## TASK DETAILS
Each entry must appear again exactly as it does in the source.

## RECORD EXTRACTS
.....
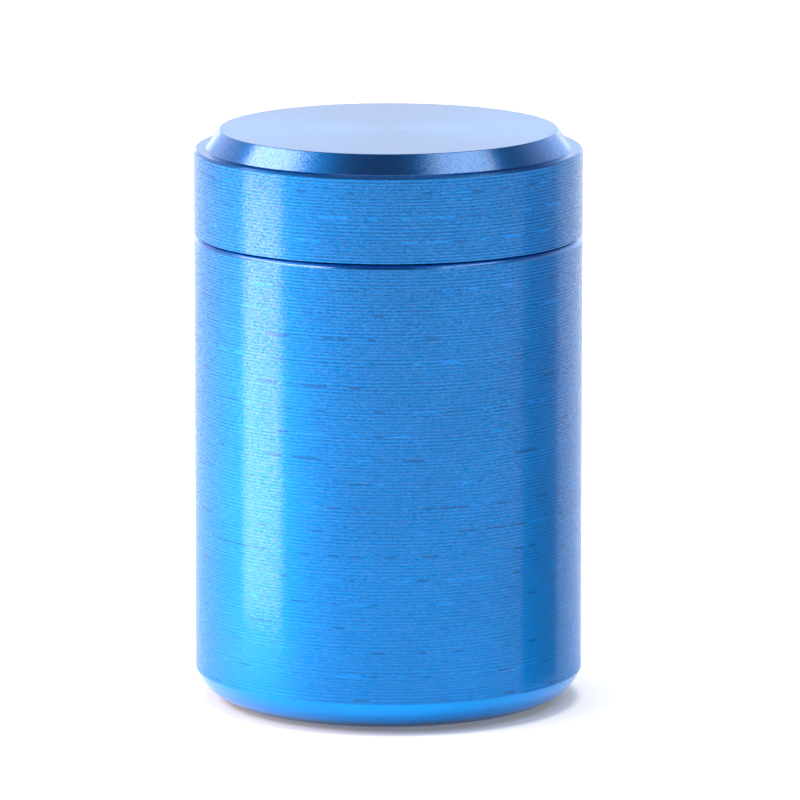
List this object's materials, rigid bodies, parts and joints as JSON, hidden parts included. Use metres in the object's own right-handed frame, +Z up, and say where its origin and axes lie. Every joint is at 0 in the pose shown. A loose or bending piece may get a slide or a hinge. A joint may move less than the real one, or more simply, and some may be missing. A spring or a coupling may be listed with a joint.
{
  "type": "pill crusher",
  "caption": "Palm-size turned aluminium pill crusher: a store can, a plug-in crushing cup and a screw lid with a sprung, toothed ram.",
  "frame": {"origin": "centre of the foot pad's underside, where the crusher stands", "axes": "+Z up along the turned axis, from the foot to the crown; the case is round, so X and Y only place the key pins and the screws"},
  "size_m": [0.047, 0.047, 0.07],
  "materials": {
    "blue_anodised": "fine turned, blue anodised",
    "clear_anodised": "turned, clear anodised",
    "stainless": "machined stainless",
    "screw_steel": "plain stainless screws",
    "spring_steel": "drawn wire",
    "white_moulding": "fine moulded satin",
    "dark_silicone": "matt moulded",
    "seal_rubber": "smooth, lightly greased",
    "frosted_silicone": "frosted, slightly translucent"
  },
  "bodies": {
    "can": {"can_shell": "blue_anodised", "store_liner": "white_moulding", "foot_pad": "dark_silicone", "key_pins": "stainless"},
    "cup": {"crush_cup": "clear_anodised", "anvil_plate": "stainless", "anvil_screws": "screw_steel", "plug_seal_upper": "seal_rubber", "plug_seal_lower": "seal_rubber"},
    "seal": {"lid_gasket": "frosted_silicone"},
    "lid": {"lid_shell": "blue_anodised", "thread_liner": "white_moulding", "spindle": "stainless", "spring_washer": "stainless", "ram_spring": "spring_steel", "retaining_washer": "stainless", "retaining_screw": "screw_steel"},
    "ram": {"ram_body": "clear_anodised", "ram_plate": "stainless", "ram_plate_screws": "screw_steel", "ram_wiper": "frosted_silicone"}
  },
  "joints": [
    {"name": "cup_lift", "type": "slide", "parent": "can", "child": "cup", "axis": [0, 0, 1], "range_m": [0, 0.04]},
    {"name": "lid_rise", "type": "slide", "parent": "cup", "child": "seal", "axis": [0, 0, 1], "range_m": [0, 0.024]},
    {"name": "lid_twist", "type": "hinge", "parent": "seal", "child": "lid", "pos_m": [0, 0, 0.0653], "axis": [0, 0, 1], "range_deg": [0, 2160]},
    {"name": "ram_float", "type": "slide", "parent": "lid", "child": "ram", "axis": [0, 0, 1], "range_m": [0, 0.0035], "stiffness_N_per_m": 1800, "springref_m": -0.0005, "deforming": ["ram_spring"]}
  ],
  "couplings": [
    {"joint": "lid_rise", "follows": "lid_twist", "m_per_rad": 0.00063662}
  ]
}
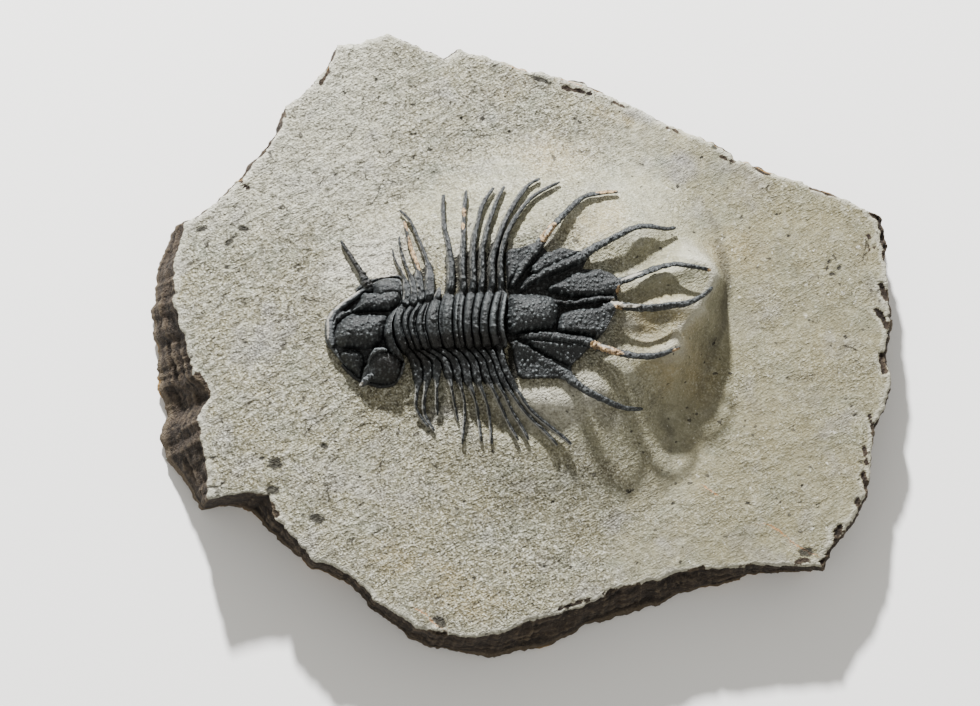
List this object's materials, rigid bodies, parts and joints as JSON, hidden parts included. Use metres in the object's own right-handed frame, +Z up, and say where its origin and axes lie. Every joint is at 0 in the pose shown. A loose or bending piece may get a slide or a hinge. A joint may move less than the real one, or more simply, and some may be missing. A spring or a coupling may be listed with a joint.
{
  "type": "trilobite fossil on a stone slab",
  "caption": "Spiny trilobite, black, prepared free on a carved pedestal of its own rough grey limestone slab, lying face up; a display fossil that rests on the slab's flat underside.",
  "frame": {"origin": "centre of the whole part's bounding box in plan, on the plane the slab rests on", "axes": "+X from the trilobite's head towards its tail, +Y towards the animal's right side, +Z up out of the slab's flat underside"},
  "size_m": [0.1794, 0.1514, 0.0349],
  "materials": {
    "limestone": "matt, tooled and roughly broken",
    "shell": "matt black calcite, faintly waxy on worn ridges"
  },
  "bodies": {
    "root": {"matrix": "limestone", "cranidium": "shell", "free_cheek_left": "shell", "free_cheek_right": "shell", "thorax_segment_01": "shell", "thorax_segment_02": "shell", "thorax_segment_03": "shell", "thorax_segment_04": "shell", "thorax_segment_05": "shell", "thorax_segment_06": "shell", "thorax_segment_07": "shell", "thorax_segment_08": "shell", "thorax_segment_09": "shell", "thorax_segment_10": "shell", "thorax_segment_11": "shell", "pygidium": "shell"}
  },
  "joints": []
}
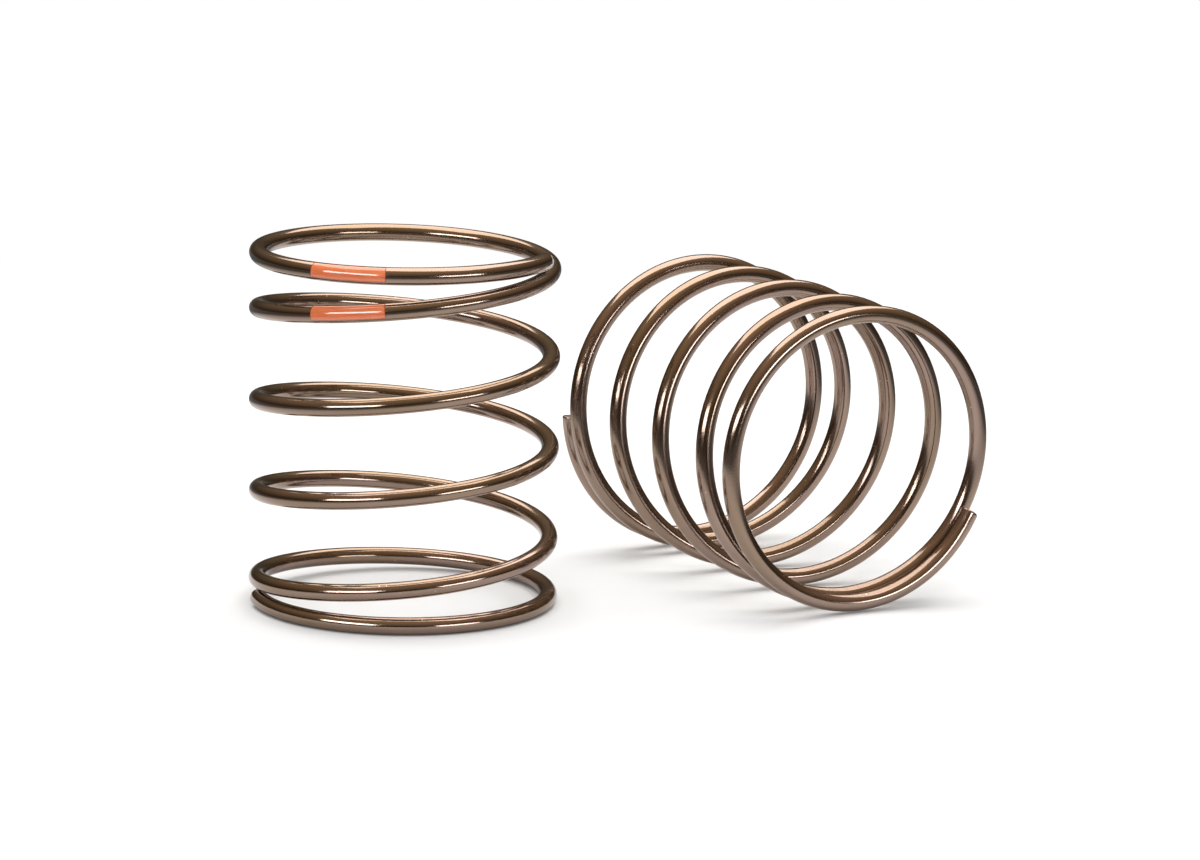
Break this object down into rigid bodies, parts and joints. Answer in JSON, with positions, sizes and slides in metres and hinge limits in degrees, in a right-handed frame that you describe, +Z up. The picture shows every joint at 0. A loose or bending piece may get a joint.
.....
## OUTPUT
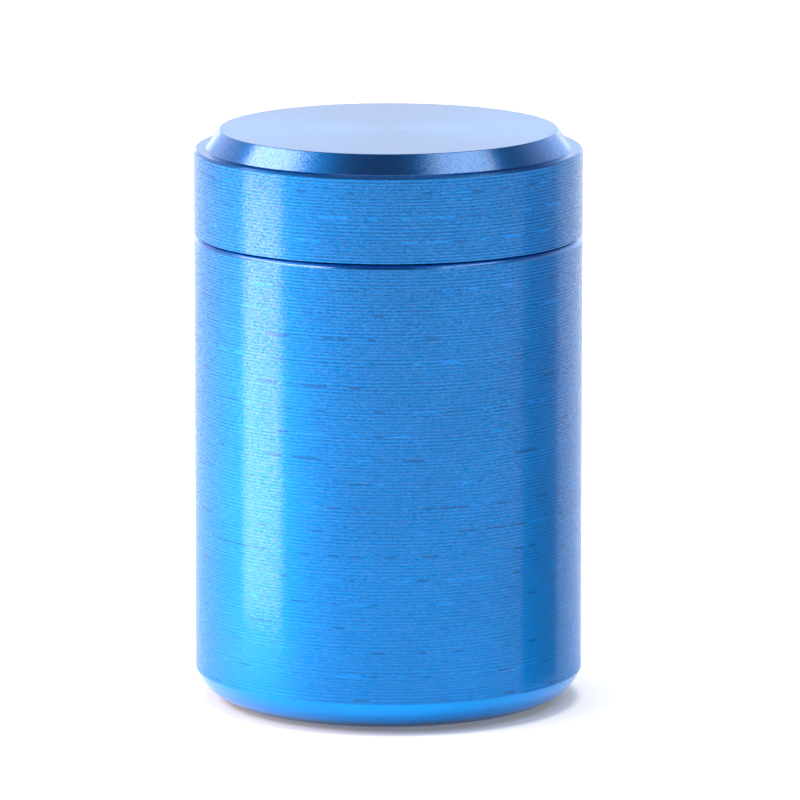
List this object's materials, rigid bodies, parts and joints as JSON, hidden parts included. Use metres in the object's own right-handed frame, +Z up, and say where its origin and axes lie. Every joint is at 0 in the pose shown. A loose or bending piece may get a slide or a hinge. A joint may move less than the real one, or more simply, and some may be missing. A spring or a coupling may be listed with a joint.
{
  "type": "pill crusher",
  "caption": "Palm-size turned aluminium pill crusher: a store can, a plug-in crushing cup and a screw lid with a sprung, toothed ram.",
  "frame": {"origin": "centre of the foot pad's underside, where the crusher stands", "axes": "+Z up along the turned axis, from the foot to the crown; the case is round, so X and Y only place the key pins and the screws"},
  "size_m": [0.047, 0.047, 0.07],
  "materials": {
    "blue_anodised": "fine turned, blue anodised",
    "clear_anodised": "turned, clear anodised",
    "stainless": "machined stainless",
    "screw_steel": "plain stainless screws",
    "spring_steel": "drawn wire",
    "white_moulding": "fine moulded satin",
    "dark_silicone": "matt moulded",
    "seal_rubber": "smooth, lightly greased",
    "frosted_silicone": "frosted, slightly translucent"
  },
  "bodies": {
    "can": {"can_shell": "blue_anodised", "store_liner": "white_moulding", "foot_pad": "dark_silicone", "key_pins": "stainless"},
    "cup": {"crush_cup": "clear_anodised", "anvil_plate": "stainless", "anvil_screws": "screw_steel", "plug_seal_upper": "seal_rubber", "plug_seal_lower": "seal_rubber"},
    "seal": {"lid_gasket": "frosted_silicone"},
    "lid": {"lid_shell": "blue_anodised", "thread_liner": "white_moulding", "spindle": "stainless", "spring_washer": "stainless", "ram_spring": "spring_steel", "retaining_washer": "stainless", "retaining_screw": "screw_steel"},
    "ram": {"ram_body": "clear_anodised", "ram_plate": "stainless", "ram_plate_screws": "screw_steel", "ram_wiper": "frosted_silicone"}
  },
  "joints": [
    {"name": "cup_lift", "type": "slide", "parent": "can", "child": "cup", "axis": [0, 0, 1], "range_m": [0, 0.04]},
    {"name": "lid_rise", "type": "slide", "parent": "cup", "child": "seal", "axis": [0, 0, 1], "range_m": [0, 0.024]},
    {"name": "lid_twist", "type": "hinge", "parent": "seal", "child": "lid", "pos_m": [0, 0, 0.0653], "axis": [0, 0, 1], "range_deg": [0, 2160]},
    {"name": "ram_float", "type": "slide", "parent": "lid", "child": "ram", "axis": [0, 0, 1], "range_m": [0, 0.0035], "stiffness_N_per_m": 1800, "springref_m": -0.0005, "deforming": ["ram_spring"]}
  ],
  "couplings": [
    {"joint": "lid_rise", "follows": "lid_twist", "m_per_rad": 0.00063662}
  ]
}
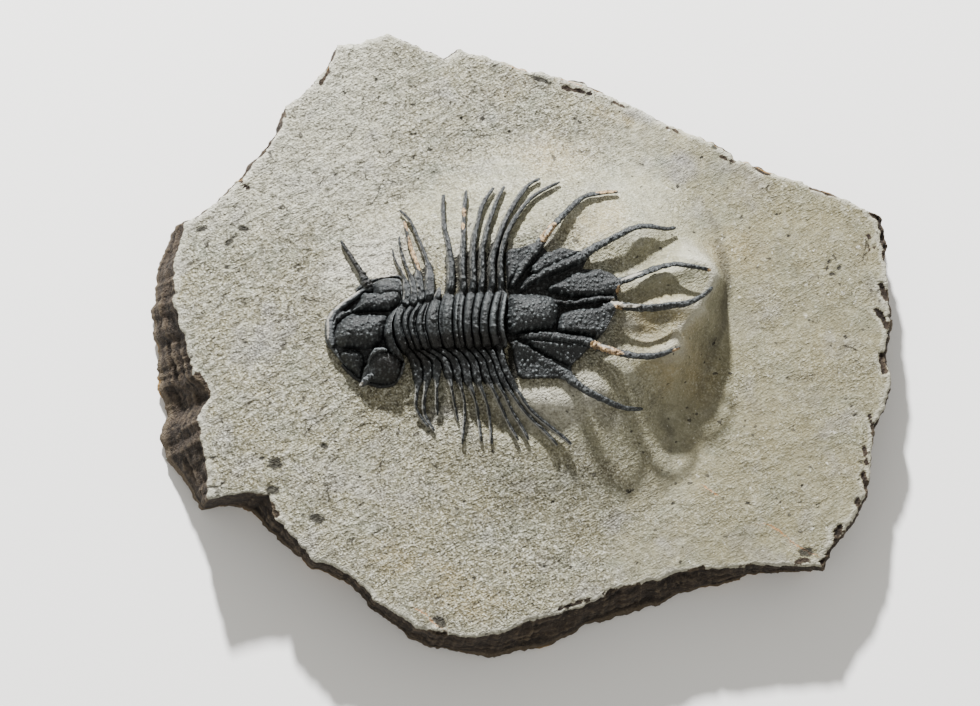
List this object's materials, rigid bodies, parts and joints as JSON, hidden parts included. Use metres in the object's own right-handed frame, +Z up, and say where its origin and axes lie. Every joint is at 0 in the pose shown. A loose or bending piece may get a slide or a hinge. A joint may move less than the real one, or more simply, and some may be missing. A spring or a coupling may be listed with a joint.
{
  "type": "trilobite fossil on a stone slab",
  "caption": "Spiny trilobite, black, prepared free on a carved pedestal of its own rough grey limestone slab, lying face up; a display fossil that rests on the slab's flat underside.",
  "frame": {"origin": "centre of the whole part's bounding box in plan, on the plane the slab rests on", "axes": "+X from the trilobite's head towards its tail, +Y towards the animal's right side, +Z up out of the slab's flat underside"},
  "size_m": [0.1794, 0.1514, 0.0349],
  "materials": {
    "limestone": "matt, tooled and roughly broken",
    "shell": "matt black calcite, faintly waxy on worn ridges"
  },
  "bodies": {
    "root": {"matrix": "limestone", "cranidium": "shell", "free_cheek_left": "shell", "free_cheek_right": "shell", "thorax_segment_01": "shell", "thorax_segment_02": "shell", "thorax_segment_03": "shell", "thorax_segment_04": "shell", "thorax_segment_05": "shell", "thorax_segment_06": "shell", "thorax_segment_07": "shell", "thorax_segment_08": "shell", "thorax_segment_09": "shell", "thorax_segment_10": "shell", "thorax_segment_11": "shell", "pygidium": "shell"}
  },
  "joints": []
}
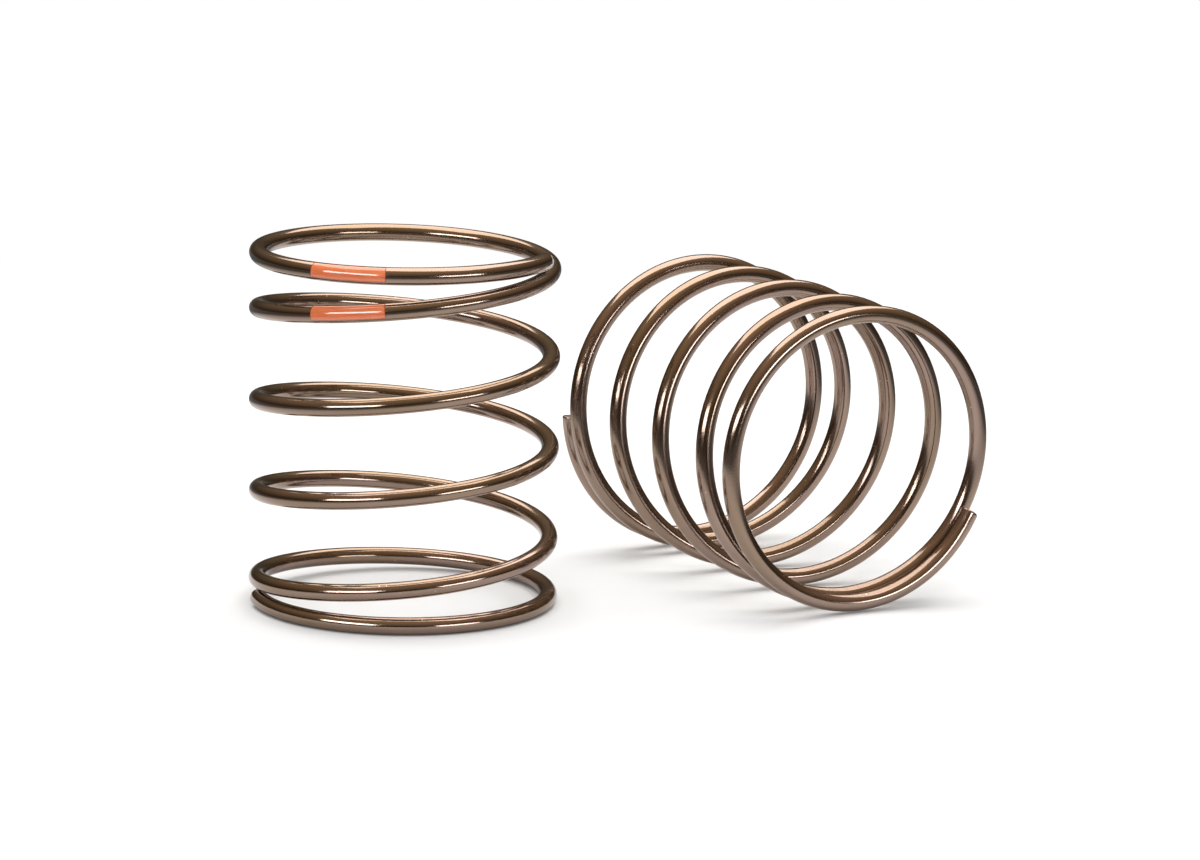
Break this object down into rigid bodies, parts and joints. Answer in JSON, with positions, sizes and slides in metres and hinge limits in degrees, in a right-handed frame that you describe, +Z up. The picture shows every joint at 0. A loose or bending piece may get a joint.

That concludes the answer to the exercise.